INDUSTRIAL APPLICABILITY

The arrangement of helical fins formed on the inner surface of the cracking tube of the invention enables the tube to minimize the pressure loss of the fluid inside the tube while permitting the tube to maintain high heat transfer characteristics due to the stirring action of fins.
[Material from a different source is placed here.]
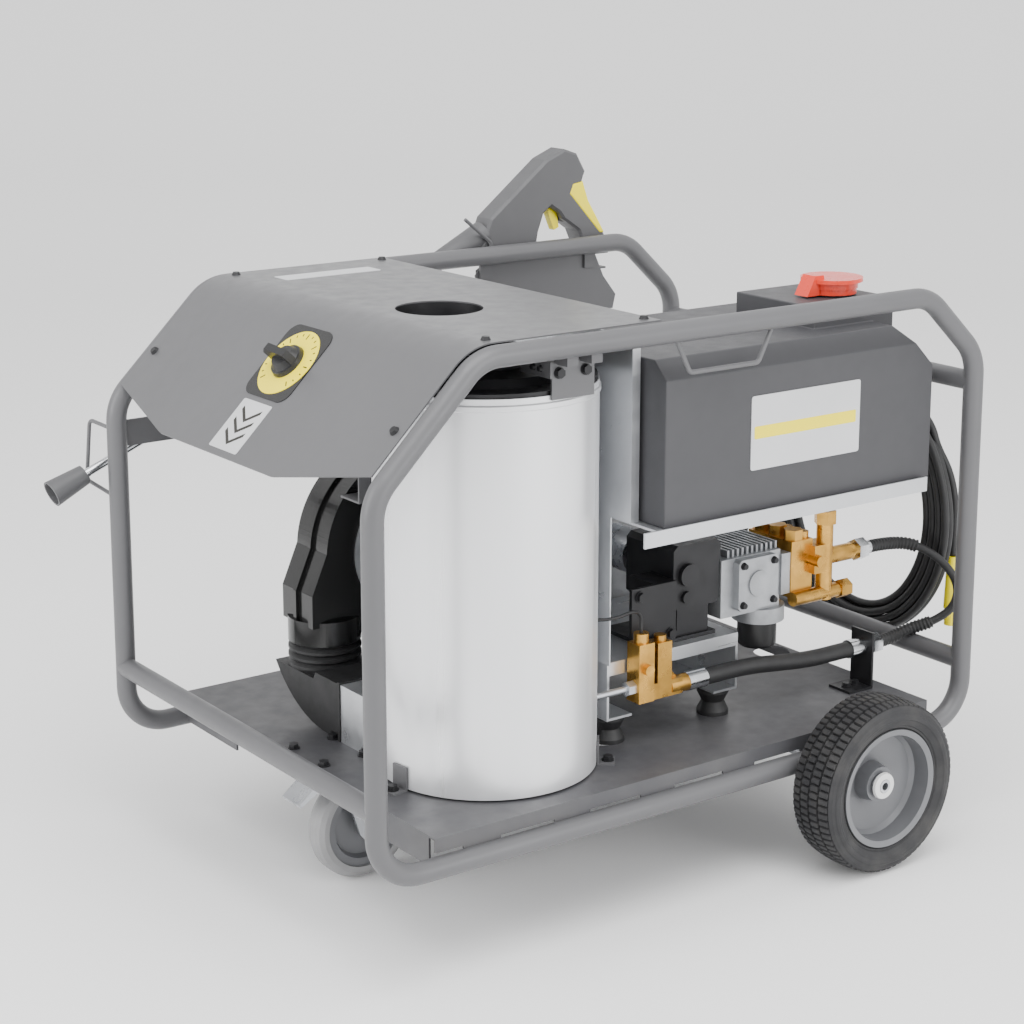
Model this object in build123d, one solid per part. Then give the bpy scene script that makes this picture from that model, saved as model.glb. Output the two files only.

Accordingly the tube achieves improved ethylene and propylene yields, diminishes decoking work for the tube, has a prolonged life and is therefore useful as a cracking tube for thermal cracking furnaces for producing ethylene or the like.

Claims

1. A cracking tube having fins formed on an inner surface thereof and inclined with respect to an axis of the tube for stirring a fluid inside the tube,

the cracking tube being characterized in that the fins are arranged discretely on one or a plurality of helical loci, the tube inner surface having regions wherein no fins are present over the entire axial length of the tube from one axial end of the tube to the other axial end thereof.

2. The cracking tube according to claim 1 wherein the fins have an angle of inclination of 15 to 85 degrees.

3. The cracking tube according to claim 1 wherein assuming that the sum of the circular arc length of fins is TW (TW=w×n wherein w is the circular arc length of the fin as projected on a plane orthogonal to an axis of the tube, and n is the number of fins on one turn of the helical locus), and that the circumferential length of the tube inner surface is C(C=πD wherein D is the inside diameter of the tube), the ratio TW/C is 0.3 to 0.8.

4. The cracking tube according to claim 1 wherein the fins are weld beads formed by overlaying.

5. The cracking tube according to claim 2 wherein assuming that the sum of the circular arc length of fins is TW (TW=w×n wherein w is the circular arc length of the fin as projected on a plane orthogonal to an axis of the tube, and n is the number of fins on one turn of the helical locus), and that the circumferential length of the tube inner surface is C(C=πD wherein D is the inside diameter of the tube), the ratio TW/C is 0.3 to 0.8.